June 24th, 2010 by Darren Cottingham
Rumors of a hybrid-drive system for the next Nissan GT-R aren’t exactly new and have been dominating fan websites since last year. But now there may be some truth behind the speculation. Nissan CEO Carlos Ghosn’s has made a very public commitment to electric vehicles, so it won’t be a surprise that the automaker is seriously considering adding some form of battery power to the next version of its hero sports car.
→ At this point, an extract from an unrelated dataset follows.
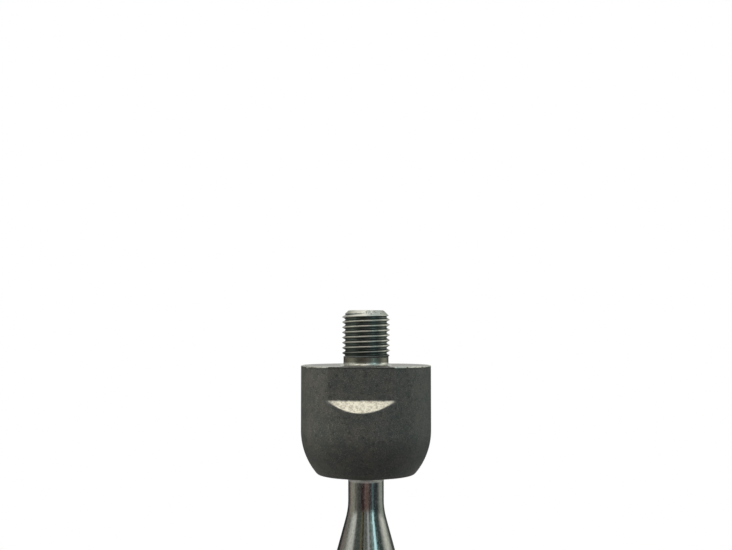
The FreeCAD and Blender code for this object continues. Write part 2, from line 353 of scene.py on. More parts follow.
def add_stud(lathe):
    """The rack stud: end face, chamfer, thread, neck and the fillet at its foot."""
    turn = lathe.turn
    nick = dents(turn, STUD_NICKS)
    tip_radius = STUD_TIP_RADIUS - nick
    for share in STUD_TIP_SHARES:
        lathe.add(tip_radius * share, stud_length, turned=1.0)
    lathe.add(tip_radius - STUD_TIP_EDGE, stud_length, turned=0.6, wear=0.5)
    lathe.add(tip_radius + STUD_TIP_STEP, stud_length - STUD_TIP_EDGE, wear=1.0)
    start = stud_length + STUD_THREAD_RISE
    height = thread_heights(turn, start, stud_length - ROW_GAP, STUD_NECK_TOP, STUD_THREAD_STEPS)
    depth = thread_depth(height, turn, start)
    cut = STUD_CREST_RADIUS - depth * (STUD_CREST_RADIUS - STUD_ROOT_RADIUS)
    fade = smooth_step((height - STUD_NECK_TOP) / STUD_FADE_HEIGHT)
    thread = STUD_NECK_RADIUS + (cut - STUD_NECK_RADIUS) * fade
    nick_left = nick * smooth_step((height - STUD_NICK_FOOT) / STUD_NICK_BLEND)
    chamfer = STUD_TIP_RADIUS + stud_length - height - nick_left
    bare = smooth_step((thread - chamfer) / BARE_BLEND + 1)
    # The crests' painted highlight grows over this height above the stud's neck.
    crest_strength = smooth_step((height - STUD_NECK_TOP - STUD_CREST_RISE) / STUD_CREST_RISE)
    crest = (1 - depth) * fade * (0.5 + 0.5 * crest_strength)
    lathe.add(np.minimum(thread, chamfer), height, crest=crest, wear=bare, threaded=fade)
    # The bright ring starts above the thread's last row, so the surface folds back there.
    lathe.add_points(wall_points(STUD_NECK_RADIUS, STUD_RING_HEIGHTS, 3), wear=0.9)
    lathe.add_points(wall_points(STUD_NECK_RADIUS, STUD_NECK_HEIGHTS, 4), neck=1.0)
    fillet_centre = (STUD_NECK_RADIUS + STUD_BASE_FILLET, STUD_BASE_FILLET)
    fillet = arc_points(fillet_centre, STUD_BASE_FILLET, 180, 270, 9)
    # The fillet carries a painted highlight in the mask that also marks wear.
    fillet_highlight = np.clip(spaced(*STUD_FILLET_HIGHLIGHT, len(fillet)), 0, 1)[:, None]
    lathe.add_points(fillet, neck=1.0, wear=fillet_highlight)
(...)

Speaking at a recent event over in Australia, GT-R chief engineer Kazutoshi Mizuno confirmed that an alternative powertrain of some description will be a necessity to keep the GT-R up-to-date and to help meet future emissions and fuel economy regulations.
Over in Europe big guns Mercedes-Benz and Audi have already announced plans to build electric versions of the SLS AMG and R8. According to Mizuno, Nissan is hedging its bets and this stage and is considering a straight battery variant, a hybrid or even a diesel version. A battery version is a strong possibility, but Mizuno also says a hybrid wouldn’t be too hard thanks to the GT-R’s front engine/rear transaxle layout. Currently the Nissan Leaf and other EVs are giving Nissan some breathing room on the total emissions regulations, so a new GT-R isn’t going to happen tomorrow. At this point work hasn’t begun on the new model and no official decision has been made on the powertrain. Stay tuned.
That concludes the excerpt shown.